Close the RMGVE. A popup window will ask if you want to save the changes you have made. If you leave the box checked and then open the $RMG/database/RMG_database/kinetics_groups/H_Abstraction/rateLibrary.txt file, you should see that the file has been updated.

../_images/viewReactionEdits.png

Creating a Primary Reaction Library / Seed Mechanism

Primary reaction libraries and seed mechanisms are all stored in $RMG/databases/RMG_Database/kinetics_libraries/

A primary reaction library / seed mechanism may consist of five files:

  • species.txt
  • reactions.txt
  • 3rdBodyReactions.txt
  • lindemannReactions.txt
  • troeReactions.txt

The species.txt file is required. All other files are optional, and if present, must include the Unit declaration and Reaction headings.

  1. The species.txt file is a series of molecular names and connectivity lists, analogous to the formats used in the input file condition.txt. All species present in the four remaining files must be given a structure in species.txt. The structure should have the same format as the adjacency list shown in Creating a condition file.

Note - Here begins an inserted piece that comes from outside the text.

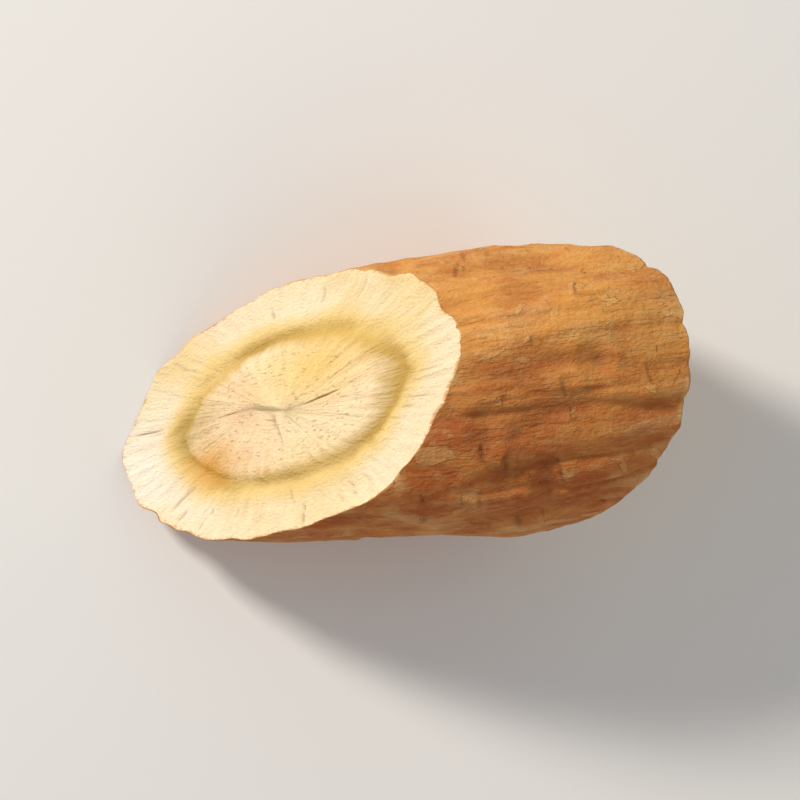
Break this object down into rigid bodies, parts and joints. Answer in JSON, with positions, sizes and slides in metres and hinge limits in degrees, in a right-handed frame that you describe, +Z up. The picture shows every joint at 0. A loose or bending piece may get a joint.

Please note that the names that are used in the reaction library will be those used throughout the mechanism. In this manner, the user can adopt a preferred nomenclature for individual species.

  2. The reactions.txt file defines the standard non pressure-dependent reaction. The file has the structure shown in the following sample. Comments are denoted with “//” and are ignored by the RMG parser.:

    // Define the units
    // Units allowed for A are: "mol/liter/s" or "mol/cm3/s"
    // Units allowed for E are: "kcal/mol", "cal/mol", "kJ/mol", or "J/mol"
    
    Unit:
    A: mol/cm3/s
    E: kcal/mol
    
    Reactions:
    // The format is:
    // R1 + R2 + R3 <=> P1 + P2 + P3        A       n       E       dA      dn      dE
    //      where R1, R2, R3, P1, P2, P3 are species; A, n, and E are the Arrhenius
    //      parameters, and dA, dn, dE are the errors in those parameter (normally
    //      additive, but can also be multiplicative if a * comes before the number).
    //      A "<=>" or "=" represents a reversible reaction and a
    //      "=>" or "->" represents an irreversible reaction.
    O2 + CO = CO2 + O 1.26E13 0.00 196.90 *1.7 0 0
  3. The 3rdBodyReaction.txt file lists reactions involving a third body (bath gas). A sample file, with a 3rd-body reaction, is listed below. The first line defines the reaction using the same format as in reactions.txt. The next line lists collision efficiencies for various bath-gas species that scale the concentrations of particular species when calculating the total bath gas concentration. In the example below, CH4 is particularly effective as a 3rd body, and its effective concentration is tripled.:

    // Define the units
    // Units allowed for A are: "mol/liter/s" or "mol/cm3/s"
    // Units allowed for E are: "kcal/mol", "cal/mol", "kJ/mol", or "J/mol"
    
    Unit:
    A: mol/cm3/s
    E: kJ/mol
    
    Reactions:
    CO + O + M = CO2 + M 1.54E15 0.00 12.56 *1.2 0 0
    N2/0.4/ O2/0.4/ CO/0.75/ CO2/1.5/ H2O/6.5/ CH4/3.0/ C2H6/3.0/ AR/0.35/
    //      the first line defines the reaction and Arrhenius parameters,
    //      while the second gives the scaling factors for different bath gas species
    //      which contribute to [M].
  4. The lindemannReaction.txt file allows specifying pressure-dependent reactions, according to the Lindemann expression. The format of each reaction is the same as is used by CHEMKIN. For example:

    Unit:
    A: mol/cm3/s
    E: cal/mol
    
    Reactions:
    O + CO (+M) <=> CO2 (+M)        1.800E+10     .000    2385.00   0.0     0.0     0.0
    H2/2.00/ O2/6.00/ H2O/6.00/ CH4/2.00/ CO/1.50/ CO2/3.50/ C2H6/3.00/ Ar/ .50/
    LOW/ 6.020E+14     .000    3000.00/
    
    //      the first two lines are similar to the 3rdBodyReaction.txt format
    //      the next line specifies the low pressure limit Arrhenius parameters
  5. The troeReactions.txt file allows specifying pressure-dependent reactions according to the Troe expression. The format of each reaction is the same as is used by CHEMKIN. For example:

    Unit:
    A: mol/cm3/s
    E: kJ/mol
    
    Reactions:
    C2H2 + H (+M) = C2H3 (+M) 8.43E12 0.00 10.81 *1.2 0 0
    N2/0.4/ O2/0.4/ CO/0.75/ CO2/1.5/ H2O/6.5/ CH4/3.0/ C2H6/3.0/ AR/0.35/
    LOW / 3.43E18 0.0 6.15 /
    TROE / 1 1 1 1231 /
    
    //      the first three lines are similar to the lindemannReaction.txt format
    //      the next line specifies the 3 or 4 Troe parameters
    //      in the order: a, T***, T*, T** (the last parameter is optional).